Challenge:
Please print all of the material below, word for word.

___ Recorded data ___

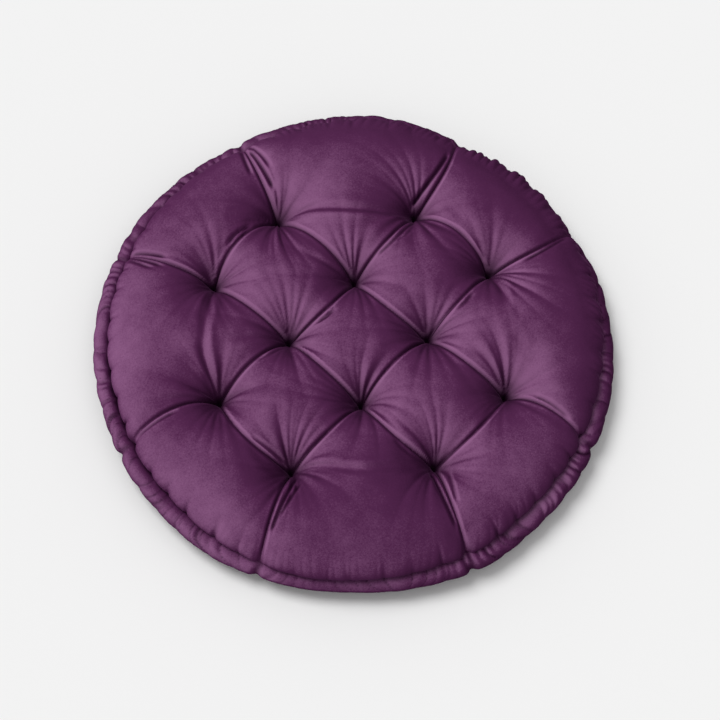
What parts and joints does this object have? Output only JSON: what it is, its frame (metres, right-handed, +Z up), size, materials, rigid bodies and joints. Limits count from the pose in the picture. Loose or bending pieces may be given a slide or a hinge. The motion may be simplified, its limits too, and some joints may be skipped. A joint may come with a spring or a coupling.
{
  "type": "round tufted floor cushion",
  "caption": "Round velvet floor cushion with a deeply tufted puffed top, valley folds between the tufts, a gathered side band and a flat underside.",
  "frame": {"origin": "centre of the flat underside that the cushion rests on", "axes": "+Z up out of the tufted face, +X along the rows of tufts, +Y towards the back of the view in the picture"},
  "size_m": [0.6004, 0.6032, 0.082],
  "materials": {
    "velvet": "soft plum velvet with a pale sheen at grazing angles",
    "velvet_underside": "the same plum velvet, darker where it faces away from the light"
  },
  "bodies": {
    "root": {"top_panel": "velvet", "side_band": "velvet", "bottom_panel": "velvet_underside"}
  },
  "joints": []
}
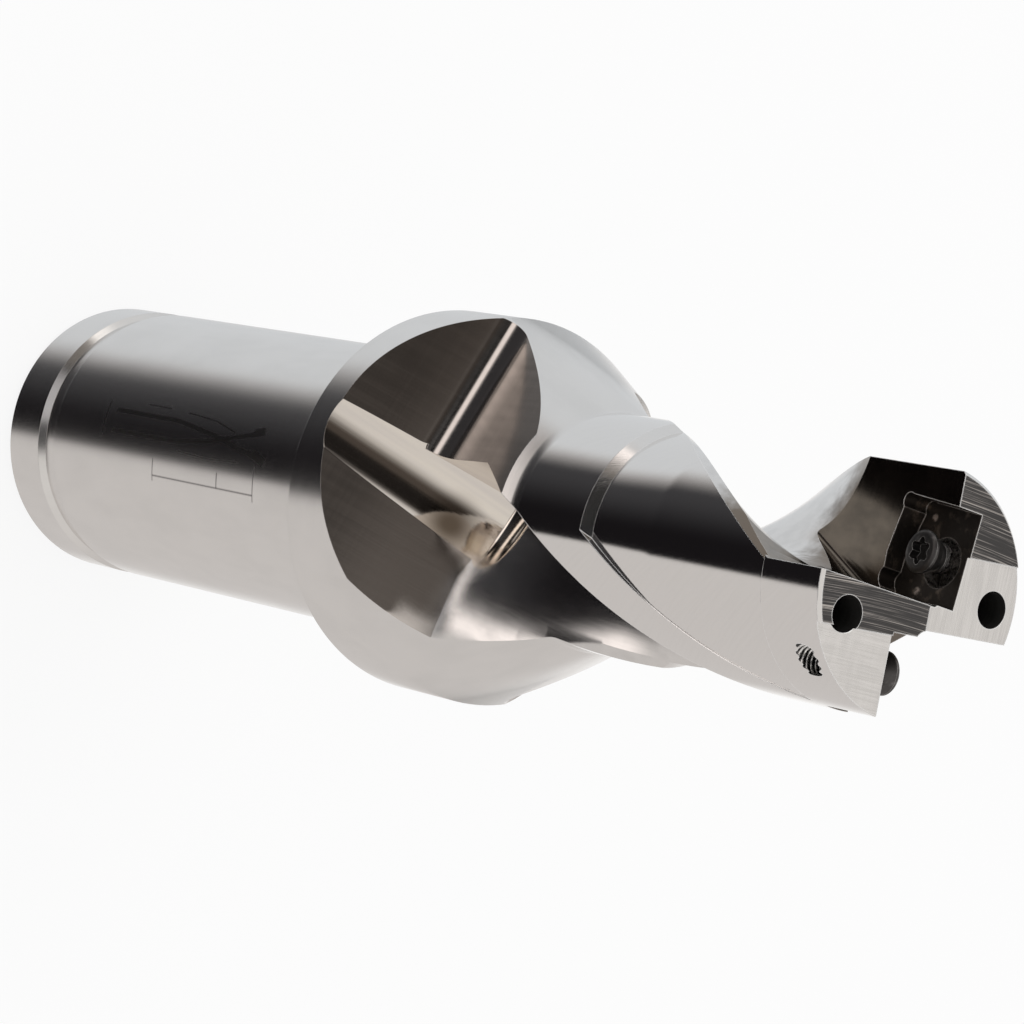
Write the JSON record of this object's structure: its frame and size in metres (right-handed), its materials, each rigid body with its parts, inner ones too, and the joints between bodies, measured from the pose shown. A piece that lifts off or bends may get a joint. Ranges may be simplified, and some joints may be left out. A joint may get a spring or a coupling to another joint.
{
  "type": "indexable drill",
  "caption": "Short indexable drill with a flanged cylindrical shank, two helical flutes, coolant channels and two insert pockets with clamping screws.",
  "frame": {"origin": "centre of the shank's rear face", "axes": "+Z along the drill's axis towards the cutting end; the flat face over the pocket near the centre looks towards -Y"},
  "size_m": [0.0332, 0.0332, 0.119],
  "materials": {
    "drill_body": "bright nickel-plated steel, turned and milled, lightly polished",
    "clamping_screw": "dark grey hardened steel"
  },
  "bodies": {
    "root": {"drill_body": "drill_body", "peripheral_insert_screw": "clamping_screw", "central_insert_screw": "clamping_screw"}
  },
  "joints": []
}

___

Task result:
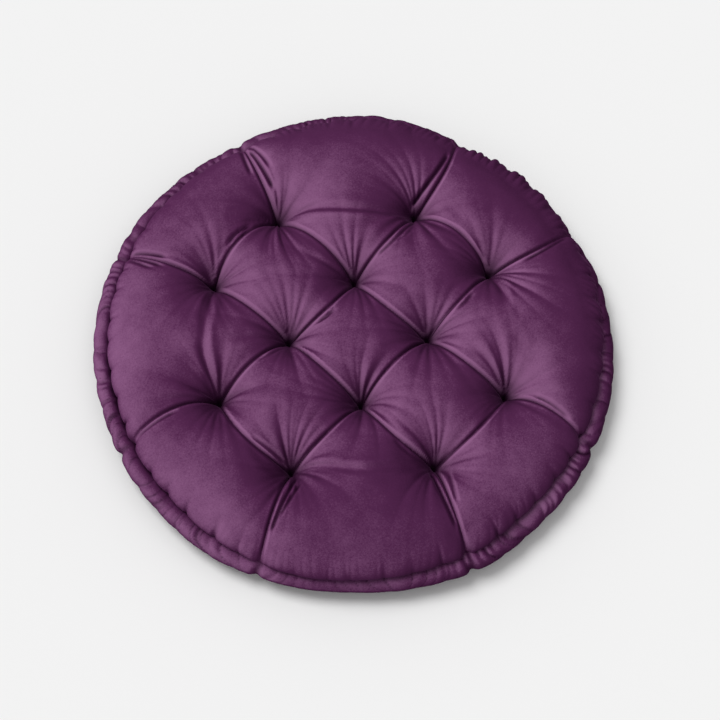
What parts and joints does this object have? Output only JSON: what it is, its frame (metres, right-handed, +Z up), size, materials, rigid bodies and joints. Limits count from the pose in the picture. Loose or bending pieces may be given a slide or a hinge. The motion may be simplified, its limits too, and some joints may be skipped. A joint may come with a spring or a coupling.
{
  "type": "round tufted floor cushion",
  "caption": "Round velvet floor cushion with a deeply tufted puffed top, valley folds between the tufts, a gathered side band and a flat underside.",
  "frame": {"origin": "centre of the flat underside that the cushion rests on", "axes": "+Z up out of the tufted face, +X along the rows of tufts, +Y towards the back of the view in the picture"},
  "size_m": [0.6004, 0.6032, 0.082],
  "materials": {
    "velvet": "soft plum velvet with a pale sheen at grazing angles",
    "velvet_underside": "the same plum velvet, darker where it faces away from the light"
  },
  "bodies": {
    "root": {"top_panel": "velvet", "side_band": "velvet", "bottom_panel": "velvet_underside"}
  },
  "joints": []
}
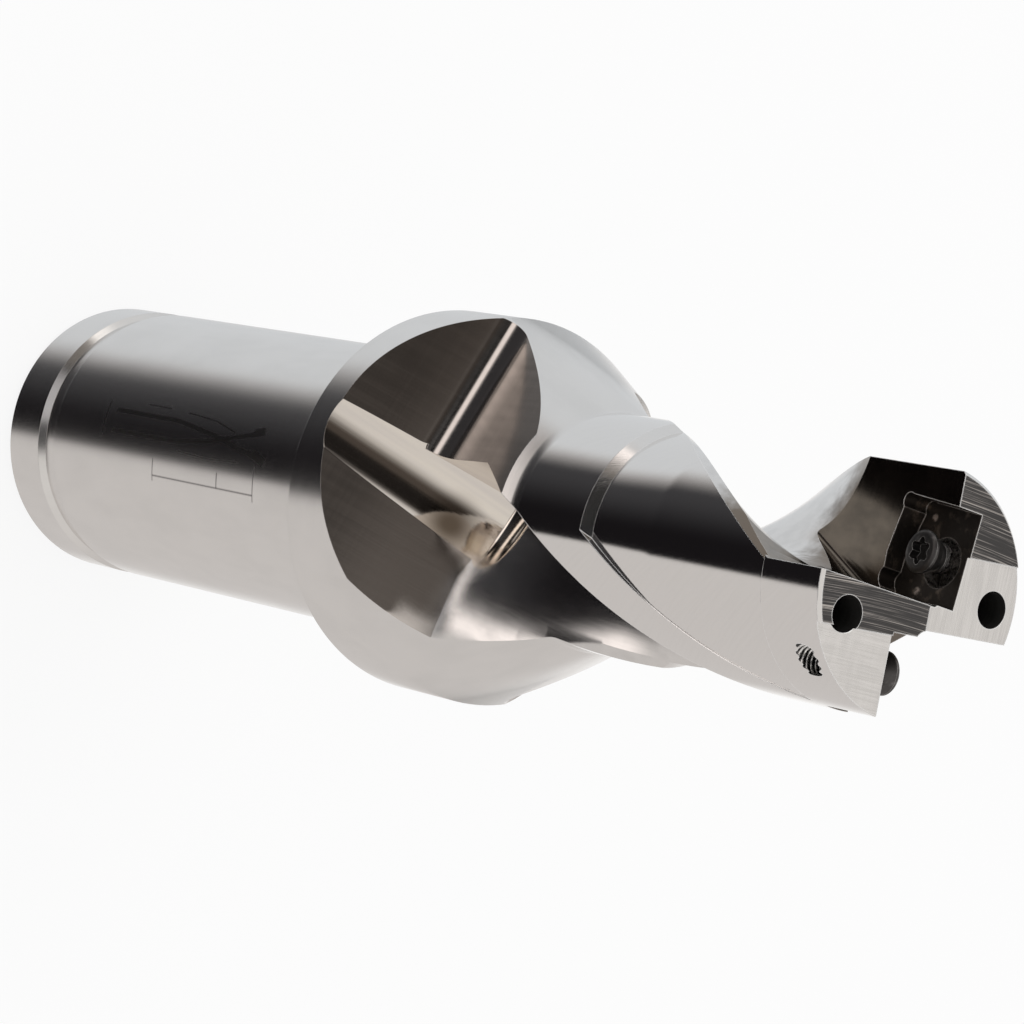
Write the JSON record of this object's structure: its frame and size in metres (right-handed), its materials, each rigid body with its parts, inner ones too, and the joints between bodies, measured from the pose shown. A piece that lifts off or bends may get a joint. Ranges may be simplified, and some joints may be left out. A joint may get a spring or a coupling to another joint.
{
  "type": "indexable drill",
  "caption": "Short indexable drill with a flanged cylindrical shank, two helical flutes, coolant channels and two insert pockets with clamping screws.",
  "frame": {"origin": "centre of the shank's rear face", "axes": "+Z along the drill's axis towards the cutting end; the flat face over the pocket near the centre looks towards -Y"},
  "size_m": [0.0332, 0.0332, 0.119],
  "materials": {
    "drill_body": "bright nickel-plated steel, turned and milled, lightly polished",
    "clamping_screw": "dark grey hardened steel"
  },
  "bodies": {
    "root": {"drill_body": "drill_body", "peripheral_insert_screw": "clamping_screw", "central_insert_screw": "clamping_screw"}
  },
  "joints": []
}